The ship itself, formerly the Dutch Navy vessel Zr.Ms. Makkum, is no antique. The Alkmaar class was jointly developed by Belgium, France, and the Netherlands based on the French Circé design, with 35 ships built during the 1980s and 1990s. Since 2003, the Dutch variants have undergone significant modernization, gaining the Atlas Elektronik INCMS combat data system, Thales 2022 Mk III sonar, and Atlas Seafox and Double Eagle Mk III Mod 1 remotely operated underwater vehicles for mine detection and disposal. That last element matters enormously: the ROVs allow the crew to find and destroy a mine without ever putting divers in the water near it, which in a heavily mined theatre is the difference between a manageable mission and a catastrophic one.
The vessel’s specifications include a crew of 28 to 38 personnel, a displacement of 543 tonnes, a length of 51.5 meters (169 feet), and a maximum speed of around 13 knots, or roughly 24 km/h (15 mph). The hulls are built from non-magnetic polyester-based fiberglass, a deliberate design choice that makes the ship far harder for a magnetic mine to detect and trigger. The superstructures use lightweight alloys for the same reason. A conventional steel-hulled vessel sailing through a minefield is, in effect, ringing a bell for every device it passes over, and these ships were engineered from the keel up to go in and not ring anything.
The name Henichesk carries weight that goes beyond ceremony. The original vessel was a Project 1258 harbor minesweeper that Ukraine lost during a combat mission in June 2022 near the Kinburn Spit, a narrow strip of land in southern Ukraine that separates the Black Sea from the Dnipro-Bug estuary. Its destruction became publicly known in August 2022, after the minesweeper was struck by cruise missiles launched from occupied Crimea. The ship was providing cover for special forces troops when it was hit, and its former commander, Oleksandr Boychuk, was taken prisoner by Russia and held for years before being returned to Ukraine in a prisoner exchange.
“Within the framework of the Maritime Capabilities Coalition, our Dutch partners transferred an Alkmaar-class minehunter to the Naval Forces of the Armed Forces of Ukraine,” Neizhpapa said at the ceremony. He noted the vessel would bolster Ukraine’s capacity to search for, detect, and neutralize naval mines, a mission that is anything but peripheral given the current state of the Black Sea. The waters and their approaches rank among the most heavily mined maritime areas on the planet right now, a consequence of sustained Russian mining operations and the wider chaos of a war fought partly at sea.

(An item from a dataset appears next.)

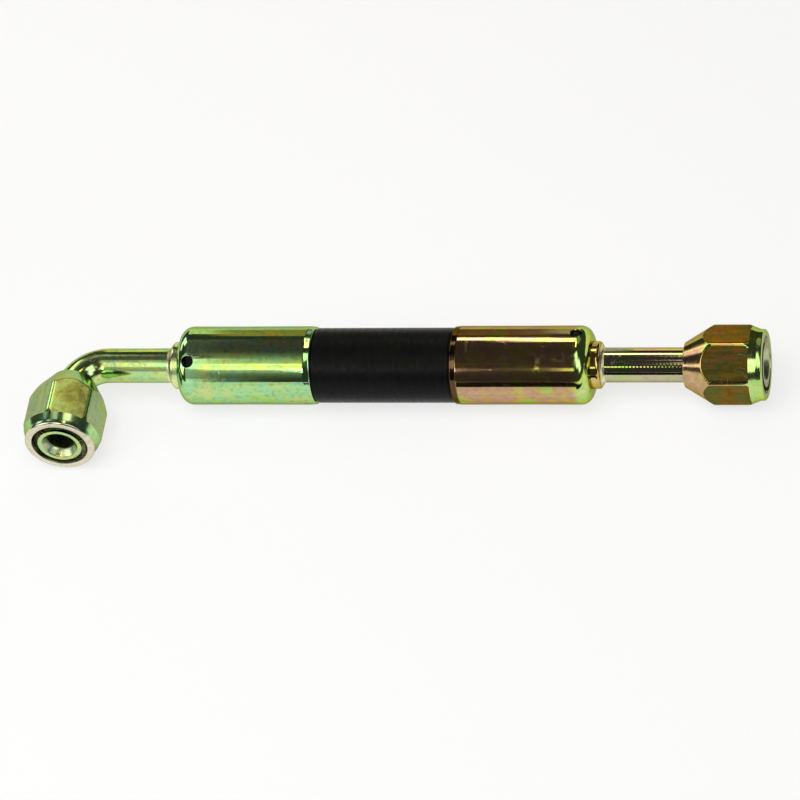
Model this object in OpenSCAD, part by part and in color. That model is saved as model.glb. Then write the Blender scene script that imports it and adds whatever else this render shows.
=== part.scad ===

Henichesk joins four previously transferred vessels: Cherkasy and Chernihiv, both Sandown-class minehunters from the United Kingdom, and Melitopol and Mariupol, both Alkmaar-class ships transferred from Belgium and the Netherlands. The Sandown class and the Alkmaar class approach the same problem differently. Sandown-class ships are single-role minehunters built specifically for finding and classifying mines. Alkmaar-class vessels are somewhat more versatile, capable of functioning as logistical support ships and transporting cargo and ammunition when not on minehunting duty, which gives a small navy meaningful operational flexibility without adding hulls to the count.
All five vessels will be temporarily based in the United Kingdom until the end of the war, and the new Henichesk is scheduled to participate in the Sea Breeze international naval exercises in 2027. Sea Breeze is an annual multinational exercise held in the Black Sea region, typically drawing NATO members and partner nations, and Ukraine’s participation with a growing mine countermeasure fleet signals a clear intent to reintegrate into regional maritime security structures even while the conflict grinds on.
Ukrainian crews training on these vessels already include sailors with real combat experience, and personnel are actively mastering the operation of underwater drones for mine search, identification, and neutralization. That combination, Western hardware in the hands of crews who have actually been under fire, represents a qualitative shift that resists easy measurement but is simple enough to understand. These are not sailors learning a new profession from scratch; they are battle-tested mariners learning a new and more capable set of tools.